Going from the top of the data below, give again each line through the one containing "bpy.context.scene.camera = camera", both ends kept.

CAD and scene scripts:
***

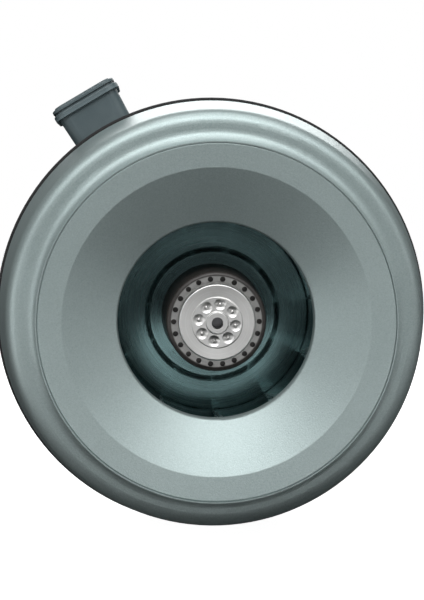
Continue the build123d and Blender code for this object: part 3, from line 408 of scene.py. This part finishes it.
# ---------------------------------------------------------------- camera
camera_data = bpy.data.cameras.new("camera")
camera_data.sensor_fit = "VERTICAL"
camera_data.sensor_height = SENSOR_HEIGHT
camera_data.lens = LENS
camera_data.clip_end = 60.0
camera = bpy.data.objects.new("camera", camera_data)
camera.location = CAMERA_PLACE
camera.rotation_euler = (CAMERA_AIM - CAMERA_PLACE).to_track_quat("-Z", "Y").to_euler()
bpy.context.scene.collection.objects.link(camera)
bpy.context.scene.camera = camera

# ---------------------------------------------------------------- light
FAN = (0, 0.05, 0)
SOFTBOXES = [  # name, place, aim, width and height in metres, watts
    ("front_high", (0, -1.35, 1.6), FAN, (1.8, 0.6), 28.5),
    ("front_middle", (0, -2.1, 0.4), FAN, (1.8, 0.6), 1.0),
    ("right_high", (0.9, -0.7, 0.9), FAN, (0.7, 0.7), 2.8),
    ("left_high", (-0.9, -0.8, 0.95), FAN, (0.7, 0.7), 4.5),
    ("left_near", (-1.0, -0.5, -0.05), FAN, (0.5, 0.7), 2.3),
    ("right_near", (1.0, -0.5, 0.1), FAN, (0.5, 0.7), 0.8),
    ("low_strip", (0, -0.75, -0.185), (0, 0.02, 0.12), (1.6, 0.12), 1.7),
    ("overhead", (0, -0.25, 1.5), (0, 0.08, 0.2), (1.2, 0.5), 7.0),
    ("behind", (0.2, 1.9, 1.3), (0, 0.2, 0), (2.0, 1.0), 26.0),
]
for name, place, aim, size, watts in SOFTBOXES:
    light_data = bpy.data.lights.new(name, "AREA")
    light_data.shape = "RECTANGLE"
    light_data.size, light_data.size_y = size
    light_data.energy = watts
    light = bpy.data.objects.new(name, light_data)
    light.location = place
    light.rotation_euler = (Vector(aim) - Vector(place)).to_track_quat("-Z", "Y").to_euler()
    light.visible_camera = False
    bpy.context.scene.collection.objects.link(light)

# the room lights the fan dimly, and is white behind it
world = bpy.data.worlds.new("studio")
world.use_nodes = True
bpy.context.scene.world = world
tree = world.node_tree
tree.nodes.clear()
choose = tree.nodes.new("ShaderNodeMixShader")
rays = tree.nodes.new("ShaderNodeLightPath")
tree.links.new(rays.outputs["Is Camera Ray"], choose.inputs[0])
for socket, tint, strength in ((1, ROOM_TINT, ROOM_STRENGTH), (2, WHITE, 1.0)):
    room = tree.nodes.new("ShaderNodeBackground")
    room.inputs["Color"].default_value = tint
    room.inputs["Strength"].default_value = strength
    tree.links.new(room.outputs[0], choose.inputs[socket])
world_out = tree.nodes.new("ShaderNodeOutputWorld")
tree.links.new(choose.outputs[0], world_out.inputs["Surface"])


# ---------------------------------------------------------------- floor
def pale_floor(level):
    """A wide pale floor, with its edge lost in the white surroundings."""
    mesh = bpy.data.meshes.new("floor")
    shape = bmesh.new()
    centre = shape.verts.new((0, FLOOR_CENTRE_Y, level))
    previous = None
    for ring in range(1, FLOOR_RINGS + 1):
        radius = FLOOR_REACH * (ring / FLOOR_RINGS) ** 2
        turns = [tau * i / FLOOR_SIDES for i in range(FLOOR_SIDES)]
        row = [
            shape.verts.new((radius * cos(turn), FLOOR_CENTRE_Y + radius * sin(turn), level))
            for turn in turns
        ]
        for i in range(FLOOR_SIDES):
            after = (i + 1) % FLOOR_SIDES
            if previous is None:
                shape.faces.new((centre, row[i], row[after]))
            else:
                shape.faces.new((previous[i], row[i], row[after], previous[after]))
        previous = row
    shape.to_mesh(mesh)
    shape.free()
    floor = bpy.data.objects.new("floor", mesh)
    bpy.context.scene.collection.objects.link(floor)
    s = Shader("floor")
    s.colour(s.mix(s.noise(3.0, 3.0, 0.5), (0.56, 0.56, 0.56), (0.6, 0.6, 0.6)))
    s.roughness(s.ramp(s.noise(40.0), 0.3, 0.7, 0.55, 0.7))
    s.set(Emission_Color=WHITE, Emission_Strength=FLOOR_GLOW)
    mesh.materials.append(s.material)
    floor.visible_diffuse = False
    floor.visible_glossy = False
    return floor


pale_floor(cad_box[0][2] - FLOOR_GAP)

bpy.context.scene.view_settings.view_transform = "Standard"
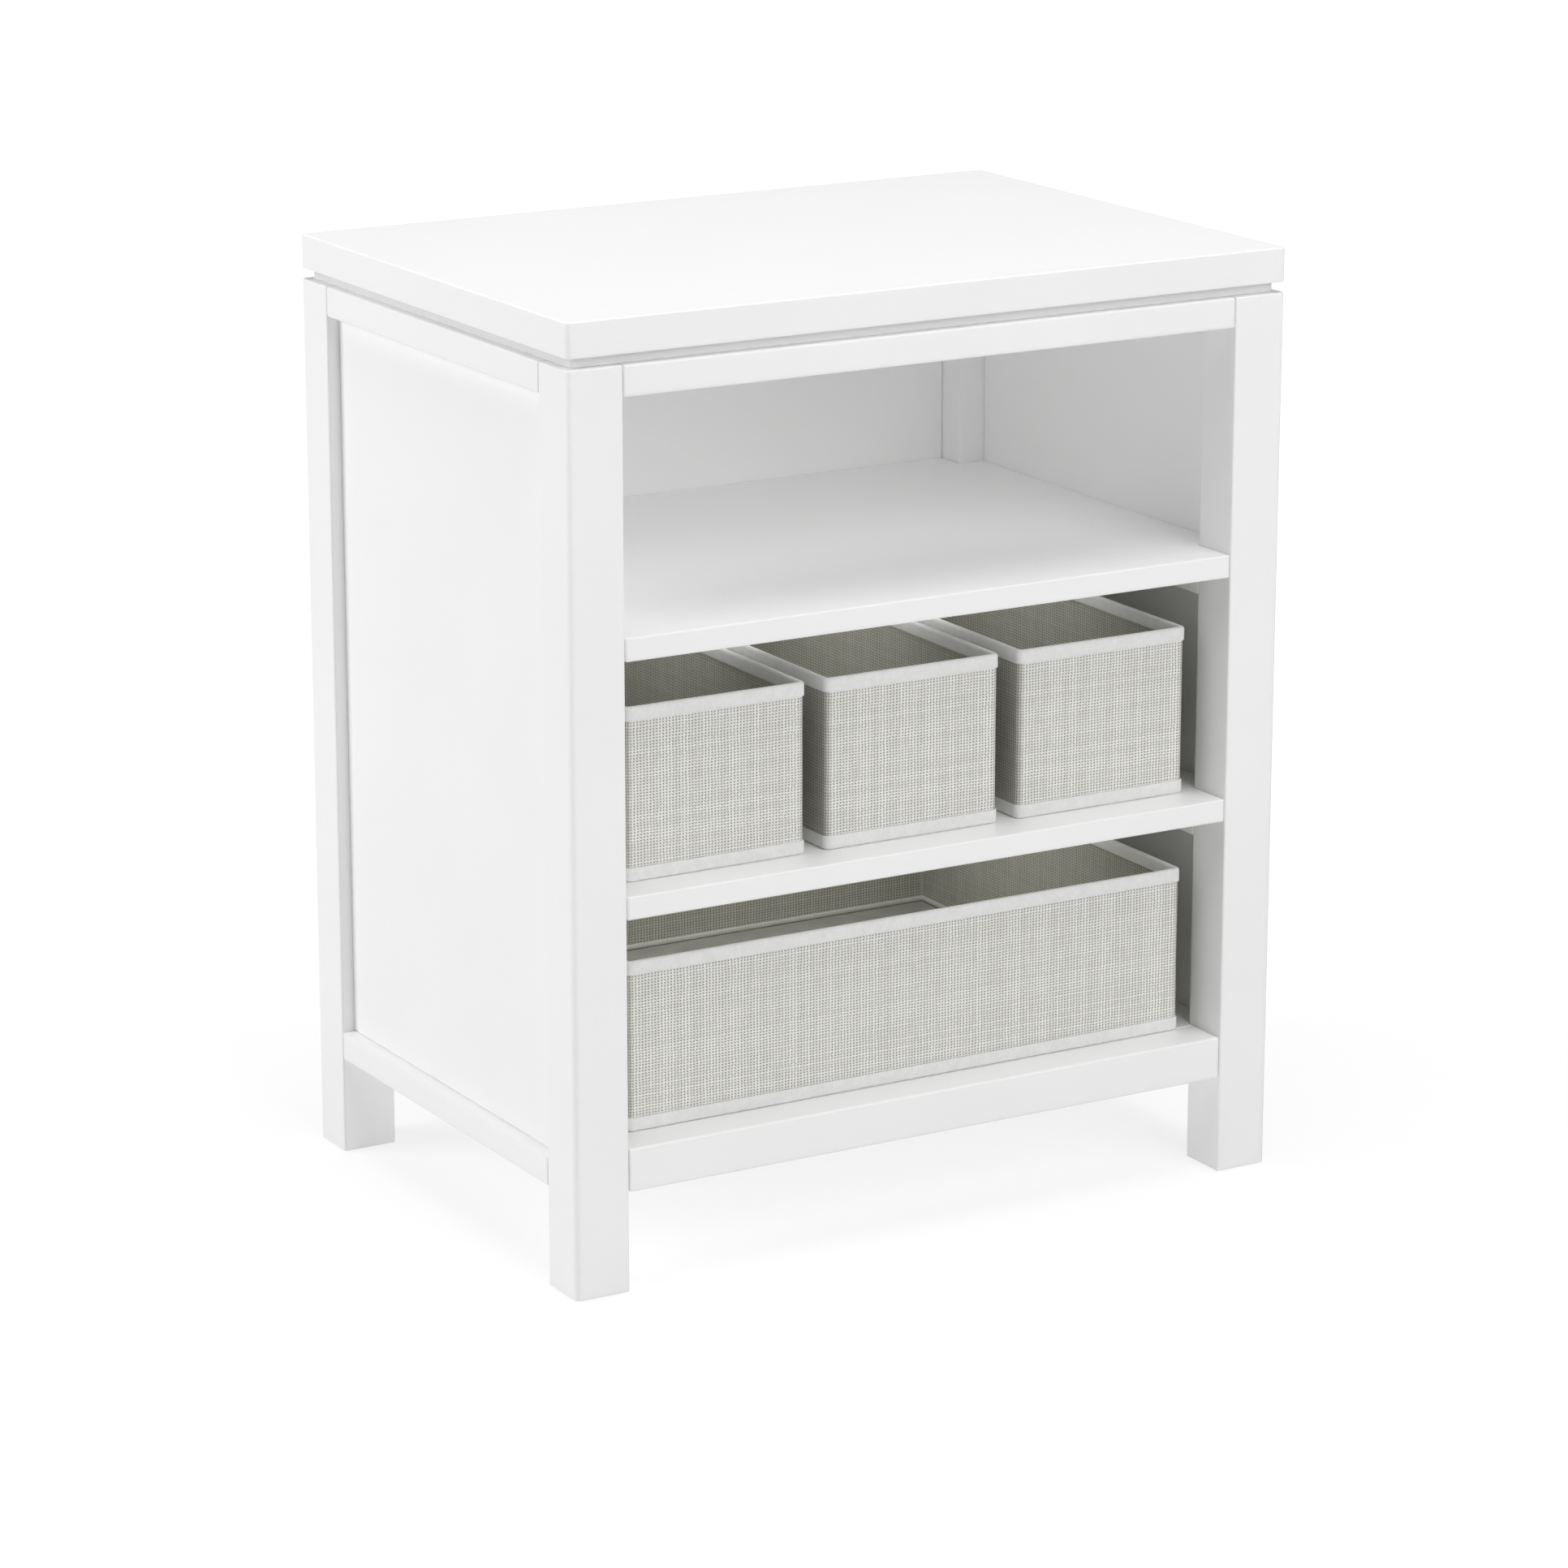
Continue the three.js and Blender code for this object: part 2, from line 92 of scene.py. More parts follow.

***

Written answer:
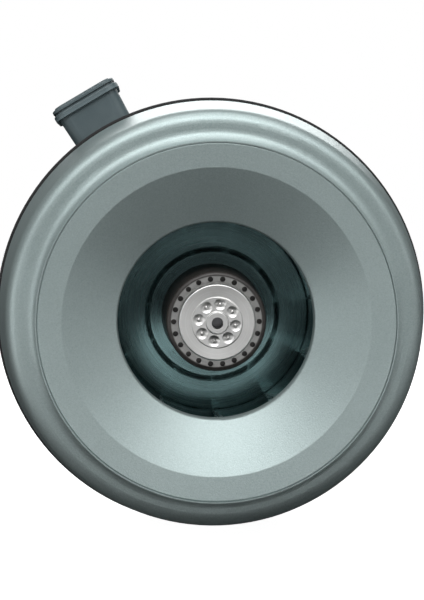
Continue the build123d and Blender code for this object: part 3, from line 408 of scene.py. This part finishes it.
# ---------------------------------------------------------------- camera
camera_data = bpy.data.cameras.new("camera")
camera_data.sensor_fit = "VERTICAL"
camera_data.sensor_height = SENSOR_HEIGHT
camera_data.lens = LENS
camera_data.clip_end = 60.0
camera = bpy.data.objects.new("camera", camera_data)
camera.location = CAMERA_PLACE
camera.rotation_euler = (CAMERA_AIM - CAMERA_PLACE).to_track_quat("-Z", "Y").to_euler()
bpy.context.scene.collection.objects.link(camera)
bpy.context.scene.camera = camera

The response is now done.